2. **Hash Table:** We can use a hash table/dictionary to keep track of the last seen indices of elements, which allows for efficient checks/lookups for nearby duplicates.
3. **Binary Search Tree (BST):** While a BST could be used to maintain a sorted structure of the last `k` elements, allowing for $O(\log{k})$ insertions and deletions, its complexity in handling duplicates and the overhead of maintaining tree balance make it less practical than a hash table.
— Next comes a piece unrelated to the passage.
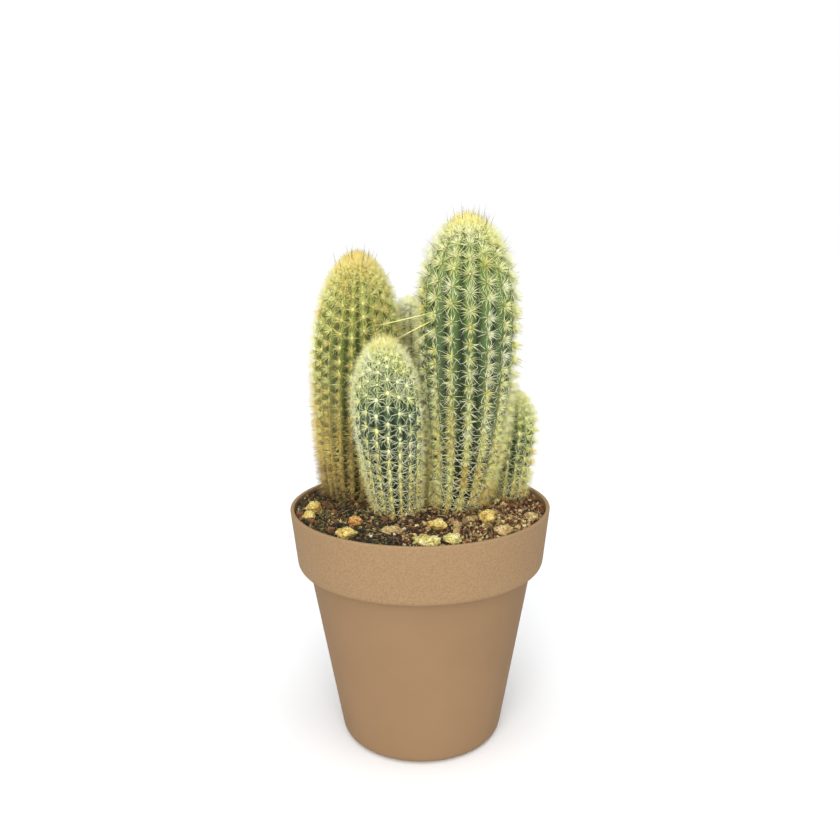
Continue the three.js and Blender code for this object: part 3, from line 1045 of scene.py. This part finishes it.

### Why using a hash table/dictionary is the way
- **Effiency:** Using a hash table significantly reduces the time complexity $O(n)$ from the $O(n\min{(k,n)})$ we get with the naive linear search approach or even using a BST. This effiency comes from the fact that a hash table is able to perform constant-time lookups and updates, which enables faster checks for duplicates within the require range of `k`.
- **Scalability:** Hash tables are suited for scaling large data sets. Unlike naive linear search which slows down dramatically when the data size increases or BSTs which require more overhead management, hash tables are able to maintain consistent performance.